Friday, February 13, 2015

When Confusion Becomes a Way of Life

First and foremost, I have to say, I thought I was DONE with the shit my husband would pull because he was relapsing and drinking which lead him to act like a complete asshole. Apparently he's on a "dry-drunk" as those familiar with Alanon lingo will recognize, because he's not drinking but he's still acting like a complete and utter asshole.

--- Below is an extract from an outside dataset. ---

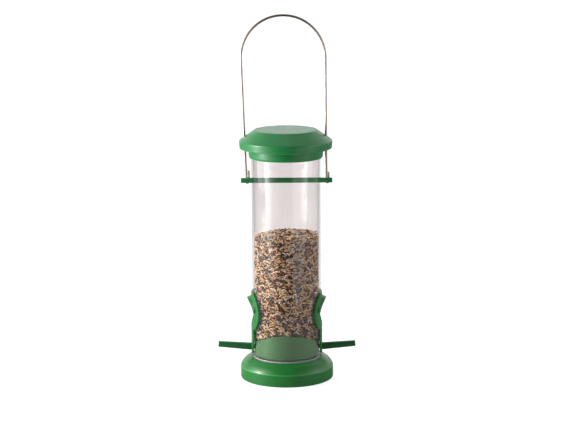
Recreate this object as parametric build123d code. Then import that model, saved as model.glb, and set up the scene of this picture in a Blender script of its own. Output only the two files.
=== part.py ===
from build123d import *

import os

# Two-port tube bird feeder with a sliding lid and a wire bail.
# Millimetres, +Z up. The origin is the centre of the base's underside, the two feeding
# ports face -X and +X, and the bail lies in the XZ plane. Each function under the
# dimensions makes one piece, and main() writes one STEP file per piece.

# --- driving dimensions ------------------------------------------------------

# clear tube
TUBE_R = 32.0
TUBE_WALL = 1.6
TUBE_TOP = 224.0

# base
BASE_R = 43.5
BASE_BAND_H = 11.3  # straight band under the sloping shoulder
BASE_TOP = 20.45
BASE_WALL = 1.9
BASE_SHOULDER = (40.6, 16.45)  # radius and z of the domed shoulder halfway up
BASE_FOOT_ROUND = 1.2
FLOOR_Z = 12.0
FLOOR_T = 2.0
SPIGOT_TOP = 19.6
LIP_T = 1.3  # the lip round the tube, and the small groove left between them
GROOVE = (0.6, 1.1)
RIB_COUNT = 8
RIB_T = 1.5
RIB_Z = (4.0, 15.0)
DRAIN_COUNT = 8
DRAIN_R = 1.6
DRAIN_X = 22.5

# seed deflector: a roof whose ridge runs front to back
DEFLECTOR_BOTTOM = 21.7
RIDGE_Z = 45.3
ROOF_R = 46.8
ROOF_T = 2.0
SCREW_Y = 15.0
SCREW_R = 1.35
SCREW_HOLE_R = 1.6
SCREW_TIP_Z = 29.0
SCREW_HEAD = (2.9, 1.9)  # radius and height
BOSS_R = 3.4
BOSS_BORE = (1.45, 32.0)  # radius and top
DEFLECTOR_WALL = 3.6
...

I hate this part of our relationship. I've been here before: he's been sober before and acted like a total dick head. Beyond all the shit that his alcoholism brings to our relationship, he's also being treated for depression and anxiety. As I have suffered the depths of depression to the point where I engaged in 12 sessions of ECT (electro-convulsion therapy; "shock therapy") as a potential resource for relief, I can empathize with his behaviors based on depression and anxiety. By the way, the ECT was very effective in treating my depression. There are gaps in my memory, especially while I was undergoing ECT, but overall the benefits outweighed the risks for me. Unfortunately I don't remember one of my best friend's wedding, but I have pictures and details provided by others to help fill in the gaps. I also continue to experience aphasia, the loss of words on the tip of my tongue, which really pisses me off because I had a memory, especially for dates and times, like a steel trap. The friend whose wedding I can't remember used to refer to my memory as something similar to Dustin Hoffman's character in the movie Rainman. The fact that I now struggle to recall those dates that used to be right there for me to grab out of the blue is a continued source of frustration. Although I do find solace in the fact that I'm not put on the spot to recall certain dates and times all that often. In fact, it's pretty rare for anyone to ask me the date I graduated from high school or the week a bunch of us saw both The Who and The Grateful Dead at Alpine Valley. My memory used to be a twisted sort of party trick which I happily participated in.
Regardless of all of that, the point is that I'm back in a situation where I don't know what to expect when I walk in the door after coming home from work. Today I attended an ethics training in Green Bay until about 12:30pm so after a coworker and I went out for lunch afterwards, I got home at around 2pm. Apparently I came home "in a mood" which I was not aware of. My "beloved" accused me of "having an attitude" when I walked in the door. Our memories of whatever took place this afternoon will always vary wildly, so it's not worth trying to argue my case. My concern is questioning bigger, existential questions.
Why have three out of the four major romantic relationships in my life involved an addict or an alcoholic? Do I think I can "fix" them? Is it because, as a recovering addict myself, those are the people I meet and hang with? Do I psychologically need the chaos living with an addict/alcoholic brings? Good God I hope the last question is not true. In my mind I'm totally fucked if that's the case because altering that pattern will take enough therapy to bankrupt me. Seriously. As a counselor, I have enough information about the entire billing process to know that if I begin addressing this issue at age 43, I'll likely be 53 by the time that entire web is unweaved and I don't have that kind of time, money or patience to unweave it and then rebuild a major portion of my personality. As much as my Freudian psychiatrist would like to hear that I need to schedule two-hour sessions twice a week for the next two to ten years, I'm not really up for it. Mostly because I don't think I'm the one who is being unreasonable here. Perhaps I'm rationalizing, but I'm not the one who recently spent five days in an inpatient mental health unit. Ok, that's a version of throwing stones from a glass house, but what the hell? This is MY blog, right?